The p.d.f for one $x_i$ is given as
$$
f(x| \theta) = \begin{cases}
\frac{1}{\theta} & & \text{if } 0 \leq x \leq \theta \\
0 & & \text{otherwise}
\end{cases}
$$
Let's call $\vec{x} = (x_1, ..., x_n)$.
The $n$ observations are i.i.d. so the likelihood of observing the $n$-vector $\vec{x} = (x_1, ... x_n)$ is the product of the component-wise probabilities. Ignoring the issue of support for the moment, note that this product can be simply written as a power:
$$
f(\vec{x}| \theta) = \prod_i^n \frac{1}{\theta} = \frac{1}{\theta^n} = \theta^{-n}
$$
Next, we turn our attention to the support of this function. If any single component is outside its interval of support $(0, 1/\theta)$, then its contribution to this equation is a 0 factor, so the product of the whole will be zero.
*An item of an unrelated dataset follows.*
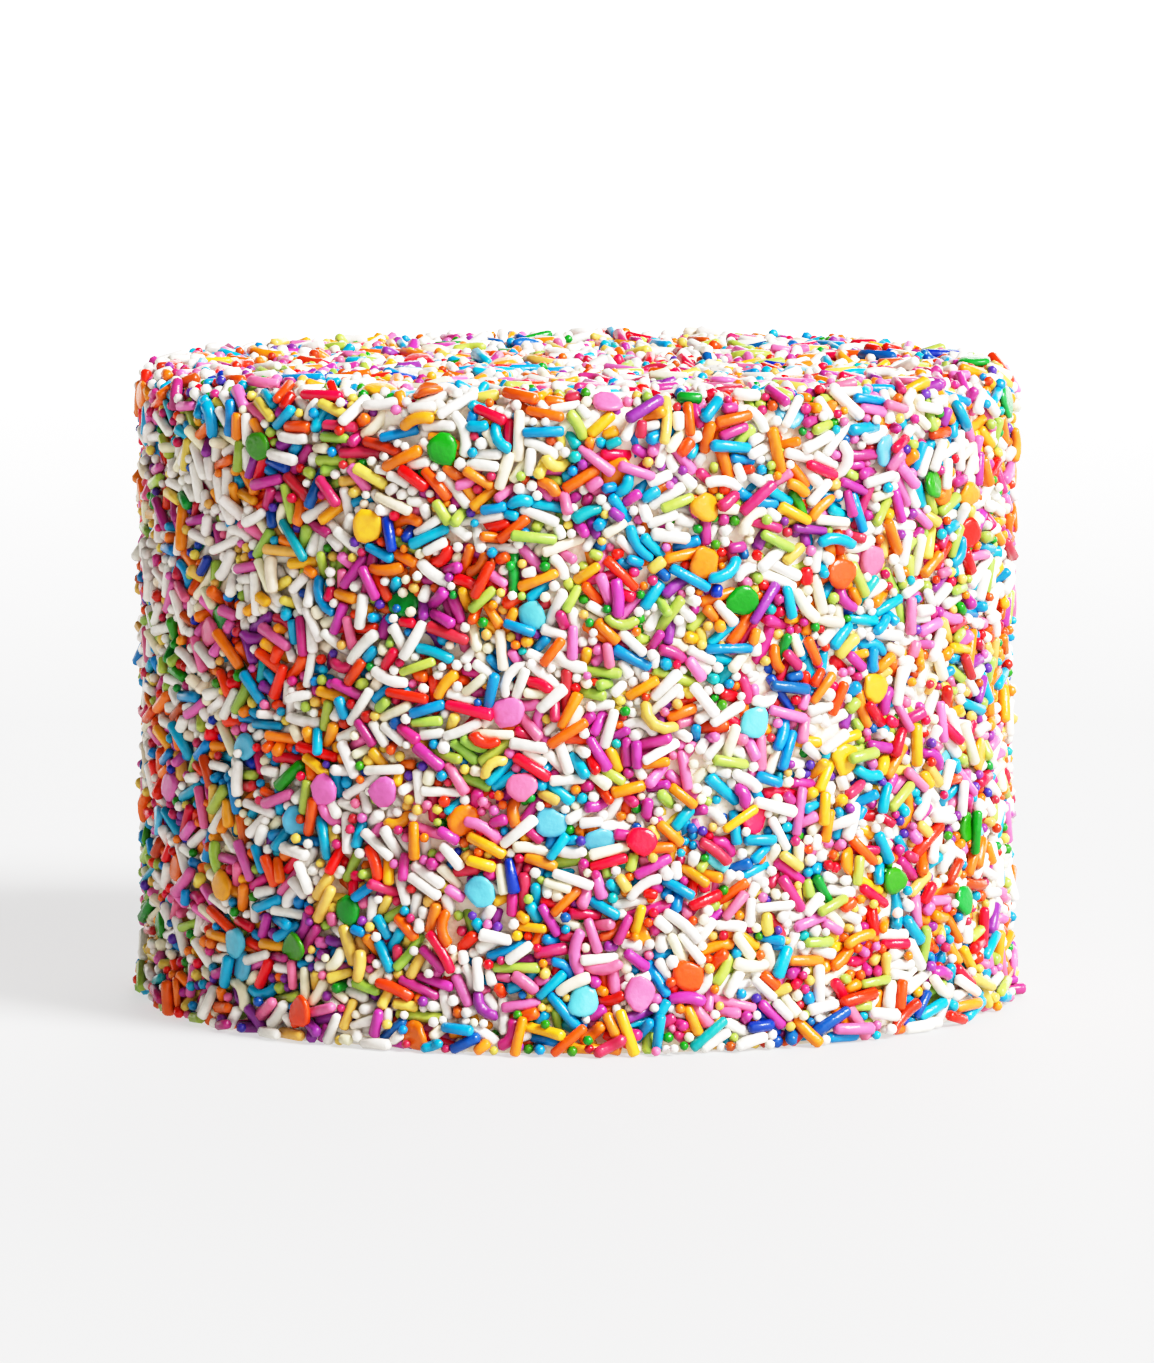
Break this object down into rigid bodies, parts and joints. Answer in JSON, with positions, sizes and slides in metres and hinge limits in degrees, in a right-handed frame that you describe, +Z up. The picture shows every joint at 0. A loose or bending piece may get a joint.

Therefore $f(\vec{x})$ only has support when all components are inside $(0, 1/\theta)$.
$$
f(\vec{x}| \theta) = \begin{cases}
\theta^{-n} & & \text{if } \forall i, \ 0 \leq x_i \leq \theta \\
0 & & \text{otherwise}
\end{cases}
$$
By definition, this is also our likelihood:
$$
\mathcal{L}(\theta; \vec{x}) = f(\vec{x}| \theta) = \begin{cases}
\theta^{-n} & & \text{if } \forall i, \ 0 \leq x_i \leq \theta \\
0 & & \text{otherwise}
\end{cases}
$$
The MLE problem is to maximize $\mathcal{L}$ with respect to $\theta$. But because $\theta > 0$ (given in the title of the problem) then $\theta^{-n} > 0$ therefore 0 will never be the maximum. Thus, this is a constrained optimization problem:
$$
\hat{\theta} = \text{argmin}_\theta \,\, \theta^{-n} \text{ s.t. } \forall i \,\, 0 \leq x_i \leq \theta
$$
This is easy to solve as a special case so we don't need to talk about the simplex method but can present a more elementary argument. Let $t = \text{max} \,\, \{x_1,...,x_n\}$. Suppose we have a candidate solution $\theta_1 = t - \epsilon$. Then let $\theta_2 = t - \epsilon/2$. Clearly both $\theta_1$ and $\theta_2$ are on the interior of the feasible region. Furthermore we have $\theta_2 > \theta_1 \implies \theta_2^{-n} < \theta_2^{-n}$. Therefore $\theta_1$ is not at the minimum. We conclude that the minimum cannot be at any interior point and in particular must not be strictly less than $t$. Yet $t$ itself is in the feasible region, so it must be the minimum. Therefore,
$$\hat{\theta} = \text{max} \,\, \{x_1,..., x_n\}$$
is the maximum likelihood estimator.
Note that if any observed $x_i$ is less than 0, then $\mathcal{L}$ is a constant 0 and the optimization problem has no unique solution.